STATED TASK — Locate the line that contains "What three.js and" and the line that contains "into the slab's.". Copy both of them exactly, together with every line between them, and no others.

## Start

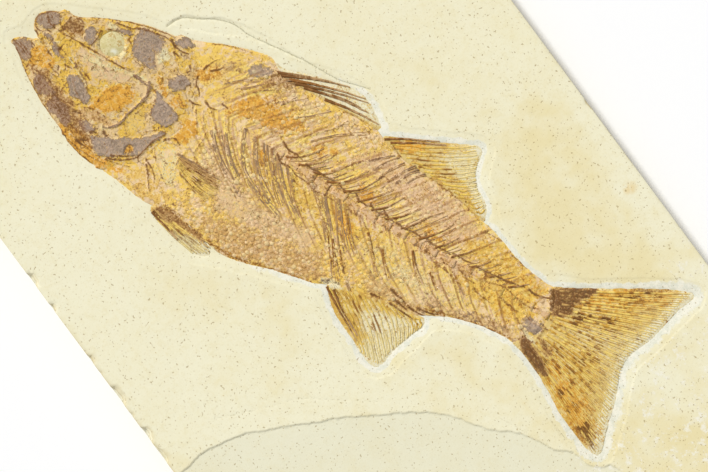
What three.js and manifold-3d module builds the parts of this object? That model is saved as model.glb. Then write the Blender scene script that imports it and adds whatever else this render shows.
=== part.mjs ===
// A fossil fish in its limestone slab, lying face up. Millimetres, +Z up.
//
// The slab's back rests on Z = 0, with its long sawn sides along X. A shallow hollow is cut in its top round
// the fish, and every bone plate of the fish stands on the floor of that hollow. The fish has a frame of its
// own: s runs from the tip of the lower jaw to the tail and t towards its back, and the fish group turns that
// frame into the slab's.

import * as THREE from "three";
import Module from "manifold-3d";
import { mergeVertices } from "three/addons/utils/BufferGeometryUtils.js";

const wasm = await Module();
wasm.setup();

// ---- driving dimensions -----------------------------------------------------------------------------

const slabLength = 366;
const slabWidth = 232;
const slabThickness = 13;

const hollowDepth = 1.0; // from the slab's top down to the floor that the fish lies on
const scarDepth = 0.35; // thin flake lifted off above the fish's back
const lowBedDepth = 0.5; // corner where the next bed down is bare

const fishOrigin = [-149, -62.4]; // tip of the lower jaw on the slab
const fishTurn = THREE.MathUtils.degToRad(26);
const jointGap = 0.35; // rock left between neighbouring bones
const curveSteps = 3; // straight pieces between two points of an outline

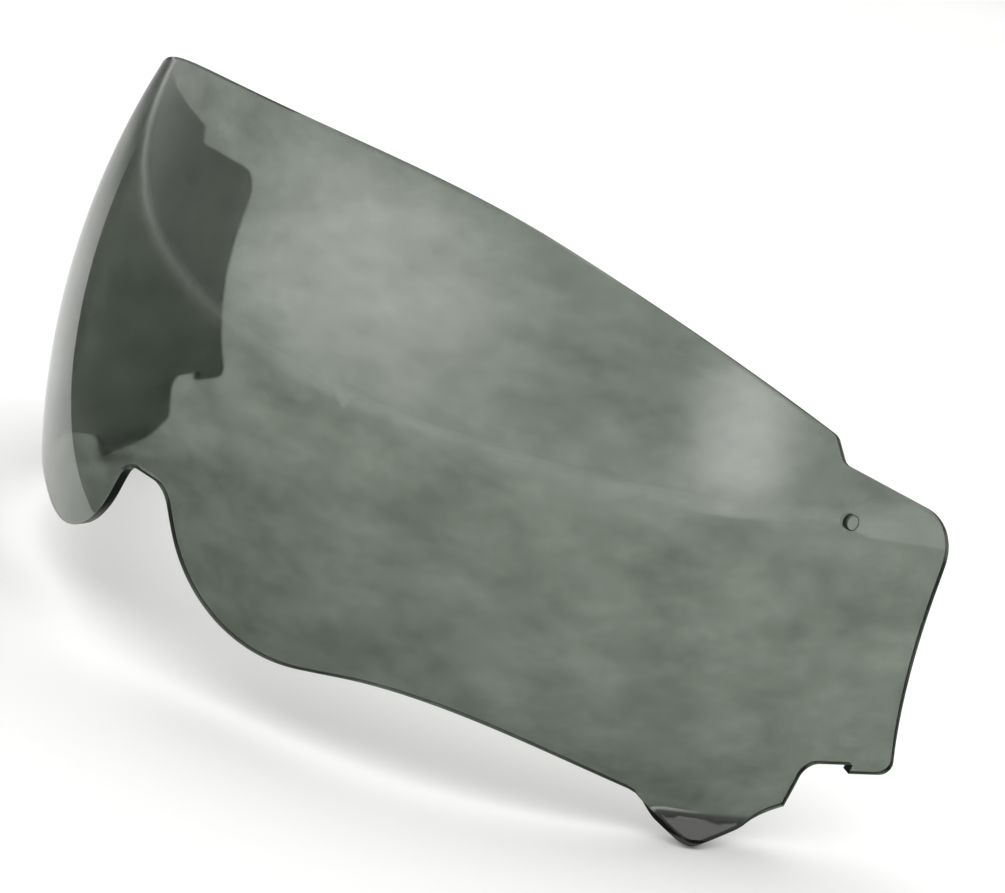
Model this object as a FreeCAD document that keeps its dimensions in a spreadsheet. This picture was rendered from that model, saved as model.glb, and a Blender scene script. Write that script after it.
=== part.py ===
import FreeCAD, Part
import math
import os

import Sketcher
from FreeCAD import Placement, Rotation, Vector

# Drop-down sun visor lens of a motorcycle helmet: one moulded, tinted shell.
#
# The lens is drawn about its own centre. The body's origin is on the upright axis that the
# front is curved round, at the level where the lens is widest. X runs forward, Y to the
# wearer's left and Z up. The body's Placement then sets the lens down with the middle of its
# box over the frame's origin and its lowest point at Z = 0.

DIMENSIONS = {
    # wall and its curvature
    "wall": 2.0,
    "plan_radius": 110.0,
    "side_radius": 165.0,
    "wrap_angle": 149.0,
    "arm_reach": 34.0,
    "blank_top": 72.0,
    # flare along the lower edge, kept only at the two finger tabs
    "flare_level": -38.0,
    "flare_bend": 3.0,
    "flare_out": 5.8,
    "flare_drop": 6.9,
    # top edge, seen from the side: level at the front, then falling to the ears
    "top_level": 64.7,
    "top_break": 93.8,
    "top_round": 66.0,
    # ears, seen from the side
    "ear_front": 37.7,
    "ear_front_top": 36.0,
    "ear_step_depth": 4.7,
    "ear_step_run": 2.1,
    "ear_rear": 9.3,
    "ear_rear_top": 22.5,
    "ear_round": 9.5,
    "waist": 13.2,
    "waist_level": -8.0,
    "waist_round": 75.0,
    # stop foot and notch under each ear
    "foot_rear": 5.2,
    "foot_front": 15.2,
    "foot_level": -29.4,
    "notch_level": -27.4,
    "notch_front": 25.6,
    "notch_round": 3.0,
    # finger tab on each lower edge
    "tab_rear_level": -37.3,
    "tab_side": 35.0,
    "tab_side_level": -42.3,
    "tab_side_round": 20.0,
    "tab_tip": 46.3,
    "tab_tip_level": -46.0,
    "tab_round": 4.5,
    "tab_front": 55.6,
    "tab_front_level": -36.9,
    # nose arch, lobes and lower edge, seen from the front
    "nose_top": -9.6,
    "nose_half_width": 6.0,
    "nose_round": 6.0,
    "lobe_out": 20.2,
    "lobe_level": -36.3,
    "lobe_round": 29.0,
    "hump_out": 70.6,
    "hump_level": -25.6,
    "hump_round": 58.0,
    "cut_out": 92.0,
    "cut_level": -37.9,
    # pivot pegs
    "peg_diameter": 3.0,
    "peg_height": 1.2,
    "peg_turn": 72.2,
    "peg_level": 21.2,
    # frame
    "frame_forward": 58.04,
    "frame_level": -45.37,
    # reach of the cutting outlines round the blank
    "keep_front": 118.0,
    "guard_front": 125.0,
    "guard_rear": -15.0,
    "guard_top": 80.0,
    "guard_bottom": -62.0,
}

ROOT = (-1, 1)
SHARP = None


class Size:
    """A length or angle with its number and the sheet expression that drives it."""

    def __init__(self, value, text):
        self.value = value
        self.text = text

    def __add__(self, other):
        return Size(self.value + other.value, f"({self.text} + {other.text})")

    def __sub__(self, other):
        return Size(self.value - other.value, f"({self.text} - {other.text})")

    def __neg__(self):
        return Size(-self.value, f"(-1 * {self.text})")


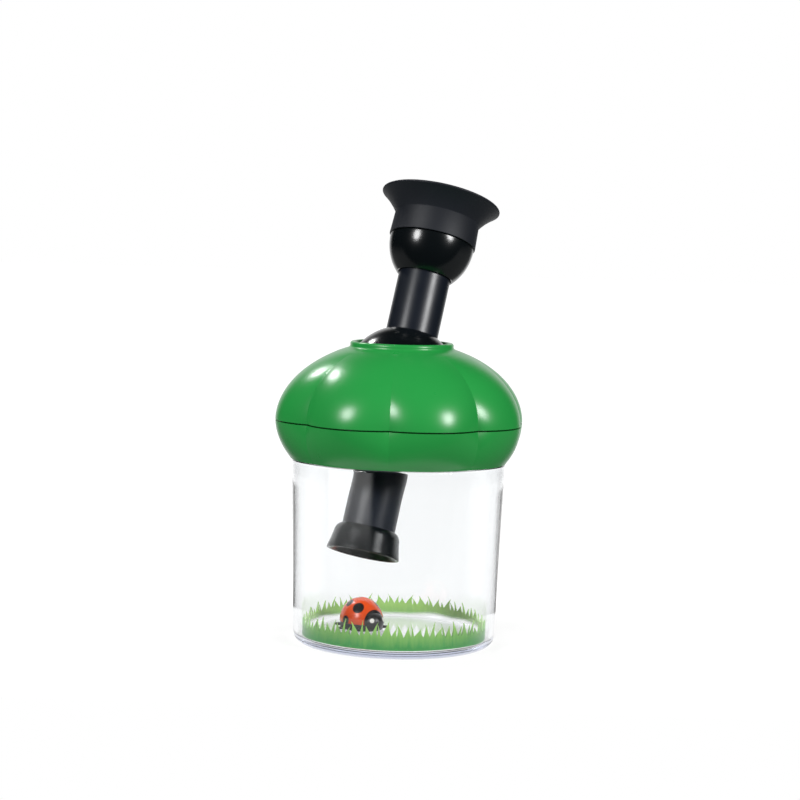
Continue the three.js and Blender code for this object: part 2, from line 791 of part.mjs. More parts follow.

## End
## Start

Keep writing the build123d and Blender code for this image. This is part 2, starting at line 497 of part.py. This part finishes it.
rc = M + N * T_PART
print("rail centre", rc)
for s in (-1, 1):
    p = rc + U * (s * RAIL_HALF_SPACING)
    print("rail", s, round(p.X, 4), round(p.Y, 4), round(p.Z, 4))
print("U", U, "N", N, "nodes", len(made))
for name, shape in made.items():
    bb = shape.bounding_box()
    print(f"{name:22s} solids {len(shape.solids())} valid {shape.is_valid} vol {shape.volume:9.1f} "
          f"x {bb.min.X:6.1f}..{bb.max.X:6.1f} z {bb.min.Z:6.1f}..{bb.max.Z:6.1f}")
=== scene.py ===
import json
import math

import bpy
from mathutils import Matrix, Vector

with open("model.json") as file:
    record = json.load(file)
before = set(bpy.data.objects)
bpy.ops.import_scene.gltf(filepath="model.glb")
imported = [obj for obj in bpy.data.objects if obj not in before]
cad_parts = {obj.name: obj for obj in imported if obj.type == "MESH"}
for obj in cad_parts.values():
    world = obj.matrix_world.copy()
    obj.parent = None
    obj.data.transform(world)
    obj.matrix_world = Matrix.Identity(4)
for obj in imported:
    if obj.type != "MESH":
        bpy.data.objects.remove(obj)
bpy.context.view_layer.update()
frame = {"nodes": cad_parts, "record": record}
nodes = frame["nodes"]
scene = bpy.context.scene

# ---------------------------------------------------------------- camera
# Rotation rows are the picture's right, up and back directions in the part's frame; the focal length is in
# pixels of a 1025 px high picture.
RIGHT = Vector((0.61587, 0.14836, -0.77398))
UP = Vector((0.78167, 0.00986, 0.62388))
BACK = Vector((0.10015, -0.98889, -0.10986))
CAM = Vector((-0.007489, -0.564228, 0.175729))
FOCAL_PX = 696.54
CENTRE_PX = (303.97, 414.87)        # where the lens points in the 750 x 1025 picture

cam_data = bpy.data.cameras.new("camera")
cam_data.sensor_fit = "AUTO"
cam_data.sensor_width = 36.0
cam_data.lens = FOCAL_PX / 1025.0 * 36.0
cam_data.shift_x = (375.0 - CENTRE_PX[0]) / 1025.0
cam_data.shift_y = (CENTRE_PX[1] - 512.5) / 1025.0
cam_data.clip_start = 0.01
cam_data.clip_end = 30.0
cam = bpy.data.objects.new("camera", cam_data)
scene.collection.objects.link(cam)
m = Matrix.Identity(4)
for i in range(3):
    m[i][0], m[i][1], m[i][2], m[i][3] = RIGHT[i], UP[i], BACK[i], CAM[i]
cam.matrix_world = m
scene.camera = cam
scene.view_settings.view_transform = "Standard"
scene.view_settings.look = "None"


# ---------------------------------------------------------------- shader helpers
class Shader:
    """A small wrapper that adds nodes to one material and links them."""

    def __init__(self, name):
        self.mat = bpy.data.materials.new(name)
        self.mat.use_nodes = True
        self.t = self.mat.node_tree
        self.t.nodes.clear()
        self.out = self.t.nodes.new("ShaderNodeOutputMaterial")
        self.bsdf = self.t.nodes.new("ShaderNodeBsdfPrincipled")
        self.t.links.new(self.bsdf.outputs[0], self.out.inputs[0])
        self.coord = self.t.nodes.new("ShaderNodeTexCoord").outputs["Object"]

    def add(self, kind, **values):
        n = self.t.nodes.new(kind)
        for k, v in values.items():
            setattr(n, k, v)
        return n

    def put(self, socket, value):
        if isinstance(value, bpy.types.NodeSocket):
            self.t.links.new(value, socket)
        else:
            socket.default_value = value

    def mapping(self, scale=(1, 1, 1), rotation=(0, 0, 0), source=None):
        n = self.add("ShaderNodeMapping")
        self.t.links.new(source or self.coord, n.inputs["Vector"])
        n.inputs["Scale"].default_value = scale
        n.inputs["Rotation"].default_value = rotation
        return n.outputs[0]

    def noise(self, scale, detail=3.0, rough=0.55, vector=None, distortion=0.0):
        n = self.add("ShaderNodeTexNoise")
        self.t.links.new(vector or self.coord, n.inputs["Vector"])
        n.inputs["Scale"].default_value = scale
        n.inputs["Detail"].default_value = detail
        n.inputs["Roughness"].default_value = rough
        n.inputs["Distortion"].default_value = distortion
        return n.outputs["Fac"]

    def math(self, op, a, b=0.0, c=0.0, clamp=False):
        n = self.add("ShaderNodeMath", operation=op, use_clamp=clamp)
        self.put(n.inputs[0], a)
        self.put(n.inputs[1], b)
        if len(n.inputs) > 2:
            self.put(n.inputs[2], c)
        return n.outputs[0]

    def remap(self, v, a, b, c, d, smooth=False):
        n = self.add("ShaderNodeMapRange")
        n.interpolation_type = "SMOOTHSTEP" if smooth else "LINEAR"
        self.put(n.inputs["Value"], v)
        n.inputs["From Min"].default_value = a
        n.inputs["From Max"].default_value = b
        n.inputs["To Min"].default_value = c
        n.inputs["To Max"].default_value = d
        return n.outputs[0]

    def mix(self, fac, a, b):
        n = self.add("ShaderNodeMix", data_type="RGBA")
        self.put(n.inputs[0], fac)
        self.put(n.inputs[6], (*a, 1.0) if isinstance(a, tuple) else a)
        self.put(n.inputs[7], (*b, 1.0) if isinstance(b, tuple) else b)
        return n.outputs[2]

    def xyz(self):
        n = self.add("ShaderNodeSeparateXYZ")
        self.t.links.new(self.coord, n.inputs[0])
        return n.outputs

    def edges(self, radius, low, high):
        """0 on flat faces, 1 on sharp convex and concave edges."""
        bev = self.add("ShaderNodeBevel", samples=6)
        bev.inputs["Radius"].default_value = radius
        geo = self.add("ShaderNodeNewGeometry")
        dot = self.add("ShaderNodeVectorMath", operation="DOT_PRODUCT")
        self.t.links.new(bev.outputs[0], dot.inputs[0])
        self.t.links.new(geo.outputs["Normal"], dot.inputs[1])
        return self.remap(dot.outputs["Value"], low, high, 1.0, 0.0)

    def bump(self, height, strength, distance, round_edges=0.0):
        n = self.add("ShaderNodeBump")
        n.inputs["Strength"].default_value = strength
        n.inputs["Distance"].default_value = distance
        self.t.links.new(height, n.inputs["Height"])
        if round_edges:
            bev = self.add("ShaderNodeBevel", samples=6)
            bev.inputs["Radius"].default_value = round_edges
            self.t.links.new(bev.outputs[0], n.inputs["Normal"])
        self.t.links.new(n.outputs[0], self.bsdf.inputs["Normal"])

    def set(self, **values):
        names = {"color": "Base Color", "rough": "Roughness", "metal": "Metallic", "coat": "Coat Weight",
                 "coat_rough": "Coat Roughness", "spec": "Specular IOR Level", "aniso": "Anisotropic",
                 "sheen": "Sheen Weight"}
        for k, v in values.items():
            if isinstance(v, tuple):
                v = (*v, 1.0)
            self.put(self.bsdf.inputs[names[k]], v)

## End
## Start

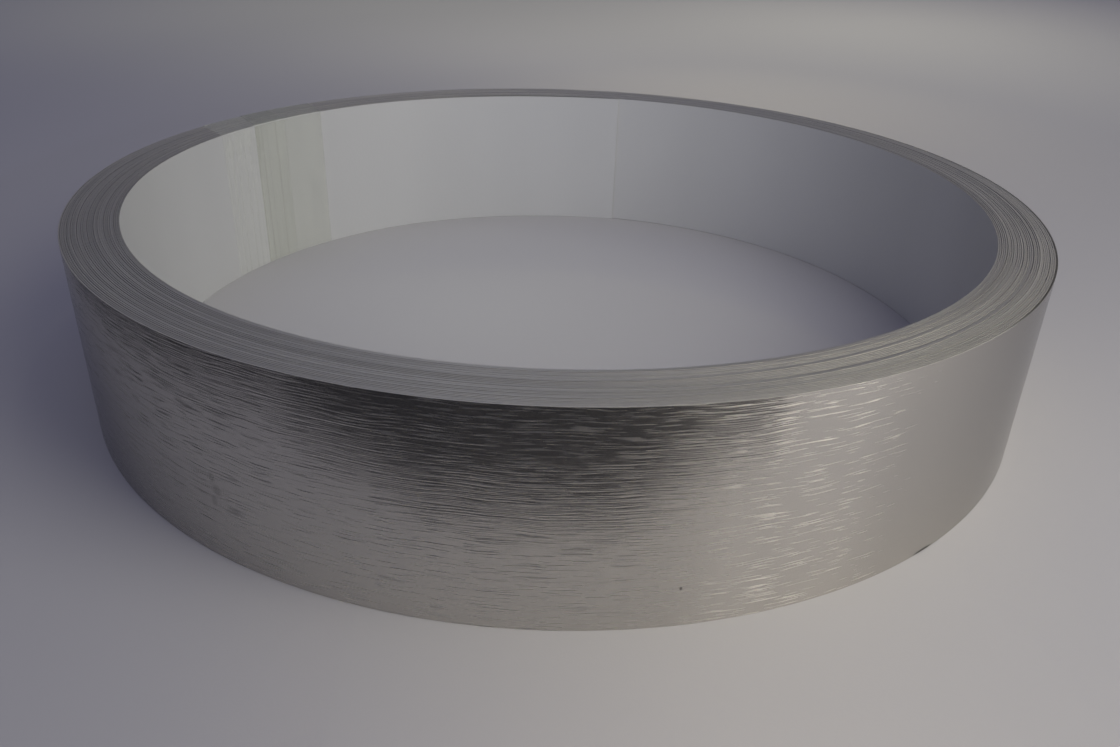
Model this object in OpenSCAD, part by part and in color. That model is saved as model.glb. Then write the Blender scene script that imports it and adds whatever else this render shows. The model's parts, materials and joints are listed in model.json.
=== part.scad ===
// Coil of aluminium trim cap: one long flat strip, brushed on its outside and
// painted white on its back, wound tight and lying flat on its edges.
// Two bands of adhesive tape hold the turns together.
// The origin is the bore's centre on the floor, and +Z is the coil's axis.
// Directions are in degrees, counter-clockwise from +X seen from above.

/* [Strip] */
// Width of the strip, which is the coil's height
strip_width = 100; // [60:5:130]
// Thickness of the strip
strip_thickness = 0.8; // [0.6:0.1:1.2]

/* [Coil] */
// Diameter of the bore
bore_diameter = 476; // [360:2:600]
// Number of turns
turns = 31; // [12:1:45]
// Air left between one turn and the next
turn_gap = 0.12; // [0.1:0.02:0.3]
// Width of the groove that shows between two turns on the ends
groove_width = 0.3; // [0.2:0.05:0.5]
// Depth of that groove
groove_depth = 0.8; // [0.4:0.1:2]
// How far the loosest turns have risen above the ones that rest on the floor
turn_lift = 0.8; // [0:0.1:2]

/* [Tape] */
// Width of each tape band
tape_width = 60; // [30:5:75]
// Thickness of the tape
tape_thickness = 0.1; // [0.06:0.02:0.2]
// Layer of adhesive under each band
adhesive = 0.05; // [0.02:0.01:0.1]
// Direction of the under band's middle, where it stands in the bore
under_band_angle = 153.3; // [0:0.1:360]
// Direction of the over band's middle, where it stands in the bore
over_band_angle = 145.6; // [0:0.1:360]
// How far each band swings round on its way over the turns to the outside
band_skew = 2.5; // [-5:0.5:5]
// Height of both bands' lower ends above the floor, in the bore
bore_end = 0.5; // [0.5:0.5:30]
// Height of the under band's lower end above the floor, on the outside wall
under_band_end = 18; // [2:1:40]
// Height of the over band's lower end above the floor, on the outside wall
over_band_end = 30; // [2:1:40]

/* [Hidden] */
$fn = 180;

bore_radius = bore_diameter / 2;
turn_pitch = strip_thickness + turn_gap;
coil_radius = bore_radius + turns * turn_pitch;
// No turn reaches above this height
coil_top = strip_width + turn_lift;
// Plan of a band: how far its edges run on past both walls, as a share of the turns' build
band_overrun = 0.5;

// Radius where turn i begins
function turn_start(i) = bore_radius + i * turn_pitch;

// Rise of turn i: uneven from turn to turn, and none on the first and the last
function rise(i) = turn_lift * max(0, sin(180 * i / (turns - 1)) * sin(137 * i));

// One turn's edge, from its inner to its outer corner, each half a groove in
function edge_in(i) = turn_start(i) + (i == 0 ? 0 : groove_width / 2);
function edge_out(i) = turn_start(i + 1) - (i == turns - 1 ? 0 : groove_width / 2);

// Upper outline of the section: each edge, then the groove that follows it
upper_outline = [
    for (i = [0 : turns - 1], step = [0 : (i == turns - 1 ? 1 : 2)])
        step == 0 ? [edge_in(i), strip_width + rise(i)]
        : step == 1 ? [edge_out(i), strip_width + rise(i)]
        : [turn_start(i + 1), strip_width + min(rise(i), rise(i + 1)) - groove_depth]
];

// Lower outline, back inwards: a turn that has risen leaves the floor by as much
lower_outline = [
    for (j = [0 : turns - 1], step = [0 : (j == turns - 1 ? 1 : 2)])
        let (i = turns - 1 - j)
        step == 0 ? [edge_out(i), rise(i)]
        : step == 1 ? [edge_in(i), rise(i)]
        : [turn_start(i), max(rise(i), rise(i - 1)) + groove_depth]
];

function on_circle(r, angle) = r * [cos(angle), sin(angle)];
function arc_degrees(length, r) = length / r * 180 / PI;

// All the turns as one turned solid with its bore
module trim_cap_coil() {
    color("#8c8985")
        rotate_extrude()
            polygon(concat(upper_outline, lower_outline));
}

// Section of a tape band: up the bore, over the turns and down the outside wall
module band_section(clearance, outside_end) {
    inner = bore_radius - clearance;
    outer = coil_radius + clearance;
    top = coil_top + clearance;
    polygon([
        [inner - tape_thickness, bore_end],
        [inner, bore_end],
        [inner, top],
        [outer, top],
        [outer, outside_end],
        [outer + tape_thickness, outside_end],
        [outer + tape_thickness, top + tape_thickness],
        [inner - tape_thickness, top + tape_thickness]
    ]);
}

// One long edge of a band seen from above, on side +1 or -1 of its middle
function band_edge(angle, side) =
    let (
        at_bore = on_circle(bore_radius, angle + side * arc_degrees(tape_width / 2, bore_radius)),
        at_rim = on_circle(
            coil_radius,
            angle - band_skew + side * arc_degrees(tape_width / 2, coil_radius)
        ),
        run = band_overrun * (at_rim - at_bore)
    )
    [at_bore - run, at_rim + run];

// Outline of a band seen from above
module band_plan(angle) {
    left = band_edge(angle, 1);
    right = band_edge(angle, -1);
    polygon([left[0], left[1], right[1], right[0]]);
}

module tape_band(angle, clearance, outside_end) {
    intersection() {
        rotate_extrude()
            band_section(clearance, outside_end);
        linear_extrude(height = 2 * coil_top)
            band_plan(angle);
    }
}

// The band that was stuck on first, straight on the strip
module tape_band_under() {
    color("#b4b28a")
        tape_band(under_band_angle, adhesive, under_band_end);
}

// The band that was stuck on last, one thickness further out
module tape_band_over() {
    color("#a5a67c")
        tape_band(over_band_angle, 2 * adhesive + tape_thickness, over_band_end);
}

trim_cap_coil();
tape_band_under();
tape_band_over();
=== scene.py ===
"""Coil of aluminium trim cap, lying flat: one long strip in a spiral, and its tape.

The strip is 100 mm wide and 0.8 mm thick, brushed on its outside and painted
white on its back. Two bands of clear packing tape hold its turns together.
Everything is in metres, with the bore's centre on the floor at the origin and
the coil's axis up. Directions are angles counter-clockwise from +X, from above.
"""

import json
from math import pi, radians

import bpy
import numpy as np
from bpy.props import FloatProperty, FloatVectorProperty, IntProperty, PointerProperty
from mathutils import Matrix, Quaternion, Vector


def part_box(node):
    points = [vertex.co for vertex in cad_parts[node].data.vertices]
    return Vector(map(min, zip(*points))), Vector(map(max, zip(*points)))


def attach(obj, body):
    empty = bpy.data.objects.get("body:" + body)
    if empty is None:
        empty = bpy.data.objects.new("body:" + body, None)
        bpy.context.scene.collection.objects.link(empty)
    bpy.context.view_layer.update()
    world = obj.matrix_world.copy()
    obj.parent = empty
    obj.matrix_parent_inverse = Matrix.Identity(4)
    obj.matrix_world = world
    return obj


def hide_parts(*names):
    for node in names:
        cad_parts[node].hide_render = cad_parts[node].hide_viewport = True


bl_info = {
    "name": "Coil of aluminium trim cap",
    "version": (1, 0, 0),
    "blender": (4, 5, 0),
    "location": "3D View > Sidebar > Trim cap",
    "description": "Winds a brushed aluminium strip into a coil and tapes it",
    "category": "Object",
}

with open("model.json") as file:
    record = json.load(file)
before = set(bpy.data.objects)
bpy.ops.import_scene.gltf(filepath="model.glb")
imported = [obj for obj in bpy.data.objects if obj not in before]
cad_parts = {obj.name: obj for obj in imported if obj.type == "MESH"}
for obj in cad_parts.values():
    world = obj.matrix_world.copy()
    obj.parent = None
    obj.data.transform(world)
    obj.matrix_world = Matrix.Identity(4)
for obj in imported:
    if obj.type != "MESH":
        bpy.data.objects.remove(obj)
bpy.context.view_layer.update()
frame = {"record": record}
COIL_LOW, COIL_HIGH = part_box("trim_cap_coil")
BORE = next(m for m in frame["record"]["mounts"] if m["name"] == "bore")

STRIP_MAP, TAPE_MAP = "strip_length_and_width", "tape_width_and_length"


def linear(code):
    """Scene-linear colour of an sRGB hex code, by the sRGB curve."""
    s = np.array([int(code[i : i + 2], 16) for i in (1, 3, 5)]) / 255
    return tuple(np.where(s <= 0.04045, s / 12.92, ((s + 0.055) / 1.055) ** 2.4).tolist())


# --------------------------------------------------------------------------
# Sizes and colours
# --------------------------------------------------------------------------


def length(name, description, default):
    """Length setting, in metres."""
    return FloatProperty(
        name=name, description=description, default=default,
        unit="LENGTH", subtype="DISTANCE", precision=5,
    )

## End

EXERCISE RESULT —
What three.js and manifold-3d module builds the parts of this object? That model is saved as model.glb. Then write the Blender scene script that imports it and adds whatever else this render shows.
=== part.mjs ===
// A fossil fish in its limestone slab, lying face up. Millimetres, +Z up.
//
// The slab's back rests on Z = 0, with its long sawn sides along X. A shallow hollow is cut in its top round
// the fish, and every bone plate of the fish stands on the floor of that hollow. The fish has a frame of its
// own: s runs from the tip of the lower jaw to the tail and t towards its back, and the fish group turns that
// frame into the slab's.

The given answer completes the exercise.